Apesar da expectativa de uma produção semelhante à do ciclo anterior no mercado doméstico, o clima prejudicou as lavouras brasileiras – com destaque ao Rio Grande do Sul, cujo volume de chuva foi maior nos últimos três meses e, no Paraná, onde algumas regiões sofreram com a falta de água e com temperaturas elevadas durante o desenvolvimento das lavouras agosto-outubro.

Nos últimos trinta dias, período em que a colheita ganhou força, as chuvas também aumentaram nos principais estados produtores – dificultando a colheita e, principalmente, piorando a qualidade do trigo disponível.

Com isso, a produtividade nacional, nos últimos meses, diminuiu e a necessidade de importação, aumentou.

Em novembro, a produtividade nacional passou de 2.693,0 kg/hectare, para 2.642,0 kg/hectare. No Rio Grande do Sul, a estimativa em novembro ficou mantida em 3.120,0 kg/hectare. Já no Paraná, a produtividade passou de 2.195,0 kg/hectare para 2.059,0 kg/hectare – a quebra de produtividade no estado, que é o segundo produtor nacional, somada a uma menor área semeada, resultará em uma produção 19,6% menor.

No mercado interno, as importações de trigo em outubro foram as maiores desde 2020, com o país demandando do mercado externo 552,4 mil t, 95,0% a mais quando comparado a out/23. De janeiro a outubro, a internalização aumentou 64,6%, somando 5,7 milhões de toneladas.

Expectativa para os preços do trigo em curto prazo

Com maior importação de trigo, menor produtividade e qualidade inferior e o dólar nas alturas, o preço, em reais, tem tido pouca folga.

Além disso, no mercado internacional, a Rússia elevou em outubro a taxa para as indústrias exportadoras de trigo, que passou a 41,0%. A estratégia visa manter maior oferta de trigo no mercado doméstico.

A ação poderá redirecionar o fluxo de compras no mundo – podendo, pontualmente, estimular a exportação brasileira nos próximos meses com o fim da colheita doméstica, ou, a de nosso principal fornecedor, a Argentina, cuja colheita está apenas no começo, 15,0%, e os resultados quanto a produtividade estão difusos.

Por fim, no mundo, o balanço de oferta e demanda está pouco confortável há algumas safras – e, em novembro, o Departamento de Agricultura dos Estados Unidos (USDA), estimou aumento para o consumo global de trigo, em ritmo maior ao aumento da expectativa de produção – com isso, os estoques finais foram revisados para baixo, sendo os menores estoques desde a safra 2014/15.

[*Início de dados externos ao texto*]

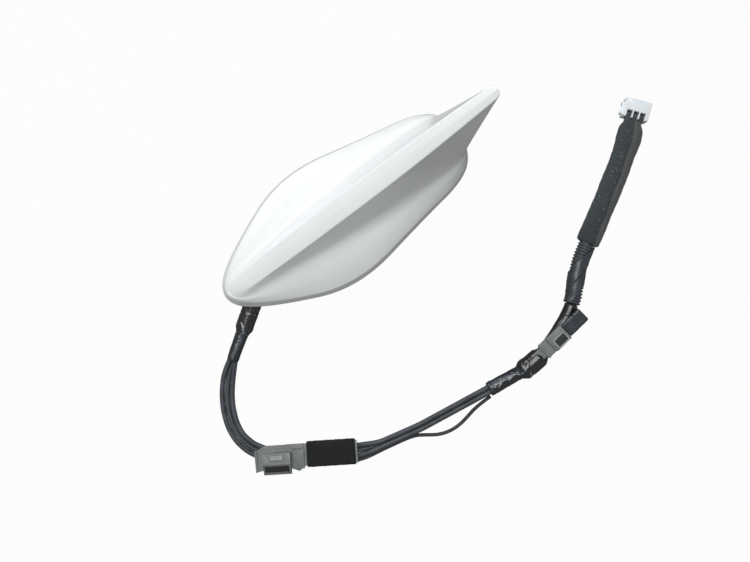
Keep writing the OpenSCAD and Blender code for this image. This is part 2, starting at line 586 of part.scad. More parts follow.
// The sleeve is flatter inside at its end, where the leads lie side by side
foam_taper = 0.2;
flat_bore = [[2.7, 1.95, 0], [2.4, 2.26, 0], [2.4, 2.26, 0]];
function foam_ring(i) = [foam_h / 2 - foam_taper * i,
    (foam_w - 1.5 * foam_taper * i) / (foam_h - 2 * foam_taper * i), 0];
module foam_sleeve() color("dimgray") sleeve(stretch(foam_start, foam_end),
    [for (i = [foam_start : foam_end]) foam_ring(max(i - foam_end + 2, 0))],
    concat(plain(foam_start, foam_end - 3), flat_bore), 12);

// The white plug: three windows take the leads, and the other end is open to its mate
end = centre[len(centre) - 1];
plug_dir = end - centre[len(centre) - 2];
window = coax_d + 0.3;
window_pitch = side + row_gap;
socket_depth = 5.2;
window_l = 3.9;
plug_in = 4;
pin_reach = 2.2;
plug_mid = route[len(route) - 1][2];
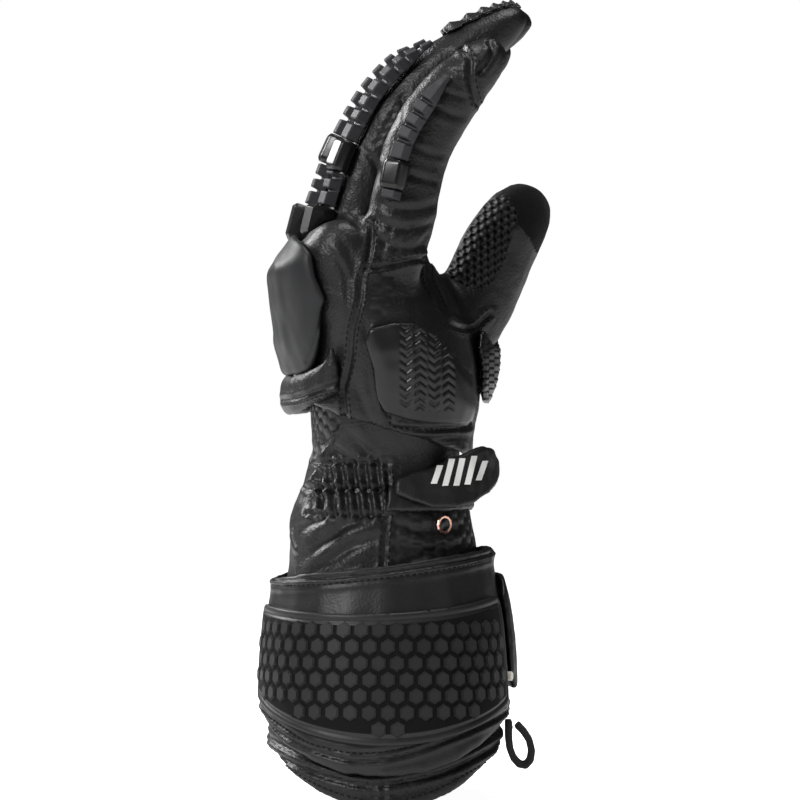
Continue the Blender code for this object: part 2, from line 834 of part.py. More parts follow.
def spine_ring(points, share, roll, width, height):
    half = width / 2
    outline = ((-1.0, 0.0), (1.0, 0.0), (0.7, 1.0), (-0.7, 1.0))
    return [
        on_finger(points, share, roll, across * half, SEAT_GAP + up * height)
        for across, up in outline
    ]


def make_spine(name, points, roll, start, end, notches, taper, collection):
    """A flexible guard along the back; each notch lowers the crest for a short way."""
    rings = []

    def ring_at(share, cut):
        left = taper and smooth((end - share) / (0.35 * (end - start)))
        size = mix(0.35, 1.0, left) if taper else 1.0
        rings.append(spine_ring(points, share, roll, SPINE_WIDTH * size, (SPINE_HEIGHT - cut) * size))

    ring_at(start, 0.0)
    place = share_of_length(points, start, NOTCH_PITCH)
    for _ in range(notches):
        near = share_of_length(points, place, NOTCH_WIDTH)
        if near >= end:
            break
        ring_at(place, 0.0)
        ring_at(mix(place, near, 0.25), NOTCH_DEPTH)
        ring_at(mix(place, near, 0.75), NOTCH_DEPTH)
        ring_at(near, 0.0)
        place = share_of_length(points, near, NOTCH_PITCH - NOTCH_WIDTH)
    for share in spread(0.0, 1.0, 4)[1:]:
        ring_at(mix(min(place, end), end, share), 0.0)
    add_object(name, loft_mesh(name, rings, True, True, True), MATTE_RUBBER, collection)


def make_link(name, points, roll, middle, width, height, collection):
    """The glossy saddle that joins two guards."""
    outline = ((-1.0, 0.0), (1.0, 0.0), (1.0, 0.55), (0.62, 1.0), (-0.62, 1.0), (-1.0, 0.55))
    rings = []
    for along, size in ((-0.5, 0.86), (-0.36, 1.0), (0.36, 1.0), (0.5, 0.86)):
        share = share_of_length(points, middle, along * LINK_LENGTH)
        rings.append(
            [
                on_finger(points, share, roll, across * size * width / 2, SEAT_GAP + up * size * height)
                for across, up in outline
            ]
        )
    return add_object(name, loft_mesh(name, rings, True, True, True), GLOSS_PLASTIC, collection)


LINK_SHARES = {"little": 0.180, "ring": 0.320, "middle": 0.335, "index": 0.300}
SPINE_STARTS = {"little": 0.125, "ring": 0.182, "middle": 0.182, "index": 0.228}
CAP_SHARES = {"ring": 0.132, "middle": 0.132, "index": 0.178}
SPINE_ENDS = {"little": 0.520, "ring": 0.640, "middle": 0.640, "index": 0.620}
RIB_START = 0.68
RIB_END = 0.94
RIB_COUNT = 6


def make_finger_guards(collection, palm_block):
    for finger in FINGERS:
        points = finger_points(finger)
        middle = LINK_SHARES[finger.name]
        make_link(
            "finger_link_" + finger.name, points, finger.roll, middle, LINK_WIDTH, LINK_HEIGHT, collection
        )
        gap = share_of_length(points, middle, -0.5 * LINK_LENGTH - SEAT_GAP)
        beyond = share_of_length(points, middle, 0.5 * LINK_LENGTH + SEAT_GAP)
        make_spine(
            "lower_guard_" + finger.name, points, finger.roll, SPINE_STARTS[finger.name], gap,
            finger.lower_notches, False, collection,
        )
        make_spine(
            "upper_guard_" + finger.name, points, finger.roll, beyond, SPINE_ENDS[finger.name],
            finger.upper_notches, True, collection,
        )
        if finger.name != "little":
            cap = make_link(
                "knuckle_cap_" + finger.name, points, finger.roll, CAP_SHARES[finger.name],
                CAP_WIDTH, CAP_HEIGHT, collection
            )
            add_boolean(cap, palm_block, "DIFFERENCE")
            make_ribs("fingertip_ribs_" + finger.name, points, collection)


def make_ribs(name, points, collection):
    """The ribbed stretch panel over a fingertip's back."""
    rings = []
    steps = 2 * RIB_COUNT
    for step in range(steps + 1):
        share = mix(RIB_START, RIB_END, step / steps)
        height = RIB_HEIGHT * (1.0 if step % 2 else 0.35)
        ring = []
        for across, up in ((-0.55, 0.0), (0.0, 0.0), (0.55, 0.0), (0.0, 1.0)):
            roll = -math.degrees(math.asin(across))
            ring.append(on_finger(points, share, roll, 0.0, RIB_SEAT + up * height))
        rings.append(ring)
    add_object(name, loft_mesh(name, rings, True, True, True), BLACK_LEATHER, collection)


def make_thumb_mesh(collection):
    """The stretch mesh let into the thumb's side that faces the fingers."""
    points = thumb_points()
    rings = []
    for share, low, high in (
        (0.50, 72.0, 92.0), (0.54, 50.0, 112.0), (0.60, 30.0, 118.0), (0.66, 15.0, 115.0),
        (0.72, 8.0, 108.0), (0.78, 12.0, 98.0), (0.83, 30.0, 80.0),
    ):
        ring = []
        for roll in spread(low, high, 4):
            ring.append(on_finger(points, share, roll, 0.0, SHELL_SEAT))
        for roll in reversed(spread(low, high, 4)):
            ring.append(on_finger(points, share, roll, 0.0, SHELL_SEAT + MESH_THICKNESS))
        rings.append(ring)
    mesh = loft_mesh("thumb_mesh_panel", rings, True, True, True)
    add_object("thumb_mesh_panel", mesh, STRETCH_MESH, collection)


# Hand shell


def hand_low(angle):
    return PALM_BASE + DORSAL_RISE * (1 - cosine(angle)) / 2


def make_hand(collection, cutters):
    shares = [row.height for row in PALM_ROWS]
    block_rings = wall_rings(
        lambda z: palm_section(z, SEAT_GAP), lambda angle: hand_low(angle) + HAND_HEM + TOUCH_GAP,
        lambda angle: PALM_TOP, shares, SLEEVE_SIDES,
    )
    block_rings[-1] = [point + Vector((0, 0, SEAT_GAP)) for point in block_rings[-1]]
    palm_block = make_block("palm_block", block_rings, cutters)
    cores = make_stalls(collection, palm_block)

    rings = wall_rings(
        palm_section, lambda angle: hand_low(angle) + HAND_HEM + TOUCH_GAP, lambda angle: PALM_TOP,
        shares, SLEEVE_SIDES,
    )
    hand = add_object("hand_shell", loft_mesh("hand_shell", rings, False, True), BLACK_LEATHER, collection)
    add_wall(hand, LEATHER)
    for name, core in cores:
        add_boolean(hand, make_block("core_" + name, core, cutters), "DIFFERENCE")
    make_band(
        "hand_hem", palm_section, hand_low, HAND_HEM, -LEATHER, 0.0008, BLACK_LEATHER, collection,
    )
    return palm_block


# Wrist closure


def make_strap(collection):
    """The strap that runs round the palm side of the wrist, under the tab."""
    middle = 0.728 * SLEEVE_HEIGHT
    make_band(
        "wrist_strap", sleeve_section, lambda angle: middle - 0.035 * SLEEVE_HEIGHT, 0.07 * SLEEVE_HEIGHT,
        SEAT_GAP, SEAT_GAP + STRAP_THICKNESS, BLACK_LEATHER, collection, span=(-88.0, 88.0, 17),
    )


def make_tab(collection):
    """The closing tab, which leaves the palm's edge and stands off the wrist at its free end."""
    base = SEAT_GAP + STRAP_THICKNESS + TOUCH_GAP
    columns = (
        (-84.0, 0.740, 0.772, 0.00), (-74.0, 0.722, 0.790, 0.02), (-62.0, 0.706, 0.800, 0.12),
        (-50.0, 0.708, 0.818, 0.34), (-38.0, 0.718, 0.836, 0.62), (-26.0, 0.738, 0.850, 0.85),
        (-14.0, 0.764, 0.842, 1.00), (-8.0, 0.782, 0.815, 1.00),
    )
    rings = []
    for angle, low, high, away in columns:
        inner = base + away * TAB_STANDOFF
        ring = []
        for across, share in ((0, low), (0, high), (1, high), (1, low)):
            z = share * SLEEVE_HEIGHT
            ring.append(section_point(sleeve_section(z, inner + across * TAB_THICKNESS), angle))
        rings.append(ring)
    add_object("wrist_tab", loft_mesh("wrist_tab", rings, True, True, True), BLACK_LEATHER, collection)


def make_ring(collection):
    """The small metal ring below the tab."""
    z = 0.666 * SLEEVE_HEIGHT
    angle = -52.0
    lift = SEAT_GAP + RING_WIRE
    place = section_point(sleeve_section(z, lift), angle)
    outward = place - section_point(sleeve_section(z, 0.0), angle)
    bpy.ops.mesh.primitive_torus_add(
        major_segments=12, minor_segments=5, major_radius=RING_RADIUS, minor_radius=RING_WIRE
    )
    ring = bpy.context.active_object
    ring.name = "strap_ring"
    ring.data.name = "strap_ring"
    ring.rotation_mode = "QUATERNION"
    ring.rotation_quaternion = outward.to_track_quat("Z", "Y")
    ring.location = place
    ring.data.materials.append(finish_material(RING_METAL))
    for owner in list(ring.users_collection):
        owner.objects.unlink(ring)
    collection.objects.link(ring)


# Cuff closure and pull loop


def make_flap(collection):
    """The free end of the wrap's closure, on the palm side."""
    columns = [
        Column(-12.0, 0.54 * WRAP_TOP, 0.86 * WRAP_TOP, 0.5 * FLAP_THICKNESS),
        Column(-6.0, 0.47 * WRAP_TOP, 0.93 * WRAP_TOP, FLAP_THICKNESS),
        Column(8.0, 0.46 * WRAP_TOP, 0.95 * WRAP_TOP, FLAP_THICKNESS),
        Column(24.0, 0.46 * WRAP_TOP, 0.95 * WRAP_TOP, FLAP_THICKNESS),
        Column(40.0, 0.46 * WRAP_TOP, 0.94 * WRAP_TOP, FLAP_THICKNESS),
    ]
    make_plate(
        "cuff_flap", wrap_section, columns, BLACK_LEATHER, collection, rows=5, edge=0.8, seat=CLOSE_SEAT
    )


def make_loop(collection):
    """A flat webbing loop hung from the binding at the palm side."""
    angle = -4.0
    outer = SEAT_GAP + 0.0008
    z = hem_low(angle) + 0.5 * HEM_BINDING
    seat = section_point(sleeve_section(z, outer), angle)
    half = LOOP_WIDTH / 2
    route = (
        (0.0, 0.55), (0.0, 0.0), (0.04, -0.35), (0.16, -0.66), (0.34, -0.86),
        (0.54, -0.90), (0.70, -0.72), (0.74, -0.42), (0.66, -0.08), (0.48, 0.20), (0.26, 0.42),
    )
    middle = [seat + Vector((a * LOOP_DROP + LOOP_THICKNESS / 2, 0, b * LOOP_DROP)) for a, b in route]
    rings = []
    for i, point in enumerate(middle):
        ahead = middle[min(i + 1, len(middle) - 1)] - middle[max(i - 1, 0)]
        out = Vector((ahead.z, 0, -ahead.x)).normalized() * LOOP_THICKNESS / 2
        rings.append(
            [
                point + sign_out * out + Vector((0, sign_y * half, 0))
                for sign_out, sign_y in ((-1, -1), (1, -1), (1, 1), (-1, 1))
            ]
        )
    add_object("pull_loop", loft_mesh("pull_loop", rings, True, True, True), WEBBING, collection)


def make_stud(collection):
    """The pale six-sided stud at the armour's end nearest the palm."""
    z = 0.53 * WRAP_TOP
    angle = ARMOUR_END + 2.2 + math.degrees(STUD_SIZE / HEM_WIDTH)
    bottom = section_point(wrap_section(z, SEAT_GAP), angle)
    top = section_point(wrap_section(z, SEAT_GAP + ARMOUR_THICKNESS + TILE_HEIGHT), angle)
    bpy.ops.mesh.primitive_cylinder_add(vertices=6, radius=STUD_SIZE / 2, depth=(top - bottom).length)
    stud = bpy.context.active_object
    stud.name = "reflective_stud"
    stud.rotation_mode = "QUATERNION"
    stud.rotation_quaternion = (top - bottom).to_track_quat("Z", "Y")
    stud.location = (top + bottom) / 2
    stud.data.materials.append(finish_material(CREAM_STUD))
    for owner in list(stud.users_collection):
        owner.objects.unlink(stud)
    collection.objects.link(stud)


def main():
    clear_scene()
    glove = new_collection("motorcycle_glove")
    cutters = new_collection("cutters")
    make_sleeve(glove)
    make_wrap(glove)
    make_pipings(glove)
    make_armour(glove, cutters)
    palm_block = make_hand(glove, cutters)
    make_hand_guards(glove, cutters)
    make_finger_guards(glove, palm_block)
    make_thumb_mesh(glove)
    make_strap(glove)
    make_tab(glove)
    make_ring(glove)
    make_flap(glove)
    make_loop(glove)
    make_stud(glove)


main()
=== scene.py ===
"""Looks of a right-hand leather motorcycle gauntlet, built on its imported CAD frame.

Lengths are in metres. Lines on the leather are drawn on a side view's grid: GRID is one step,
ACROSS and UP are the place of its corner in the frame.
"""

import json
import math

import bmesh
import bpy
import numpy as np
from bpy.props import FloatProperty, FloatVectorProperty, IntProperty, PointerProperty
from mathutils import Matrix, Vector, noise
from mathutils.bvhtree import BVHTree


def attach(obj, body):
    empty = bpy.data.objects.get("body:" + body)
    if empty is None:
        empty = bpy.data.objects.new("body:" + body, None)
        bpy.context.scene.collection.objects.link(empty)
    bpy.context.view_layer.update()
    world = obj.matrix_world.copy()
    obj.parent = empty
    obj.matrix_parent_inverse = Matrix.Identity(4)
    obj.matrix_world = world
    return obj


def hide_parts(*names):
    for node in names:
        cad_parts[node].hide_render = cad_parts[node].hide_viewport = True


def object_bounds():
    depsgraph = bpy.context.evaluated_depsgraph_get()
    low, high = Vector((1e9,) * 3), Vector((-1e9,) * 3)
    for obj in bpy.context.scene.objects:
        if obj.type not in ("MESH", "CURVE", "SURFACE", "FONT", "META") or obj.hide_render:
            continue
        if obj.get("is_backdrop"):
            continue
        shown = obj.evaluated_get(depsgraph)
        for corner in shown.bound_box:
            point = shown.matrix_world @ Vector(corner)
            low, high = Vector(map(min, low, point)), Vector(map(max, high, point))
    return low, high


bl_info = {
    "name": "Motorcycle Gauntlet",
    "version": (1, 0, 0),
    "blender": (4, 5, 0),
    "location": "View3D > Sidebar > Gauntlet",
    "description": "Leather, stitching, guards and a studio stage for a motorcycle gauntlet",
    "category": "Object",
}

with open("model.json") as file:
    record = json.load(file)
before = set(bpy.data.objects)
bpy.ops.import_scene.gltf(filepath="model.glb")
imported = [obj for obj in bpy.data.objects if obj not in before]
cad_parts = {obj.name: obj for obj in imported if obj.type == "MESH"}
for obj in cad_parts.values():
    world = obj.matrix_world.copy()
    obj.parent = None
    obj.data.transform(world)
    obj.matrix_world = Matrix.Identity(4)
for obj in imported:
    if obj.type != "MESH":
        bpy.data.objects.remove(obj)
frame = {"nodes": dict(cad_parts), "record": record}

GRID = 0.00038
ACROSS = -385 * GRID
UP = 799 * GRID
MIDDLE = Vector((400 * GRID + ACROSS, 0.0, UP - 400 * GRID))
VIEW_DISTANCE = 1.7
VIEW_WIDTH = 800 * GRID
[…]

Estoques finais no mundo e a relação (%) entre o estoque e consumo | Dados: USDA | Gráfico: Scot Consultoria

Em curto prazo, com o avanço da colheita no Brasil e em outras regiões – Argentina, Rússia, Estados Unidos – os preços deverão seguir pressionados no mercado internacional.

Mas, no Brasil, com uma maior necessidade de internalização, a qualidade do trigo colhido impactada e o dólar em alta, há pouco espaço para fortes correções.

E, considerando o recorte de oferta e demanda apertado no mundo, em médio prazo, o viés de baixa também poderá ser limitado no mercado internacional.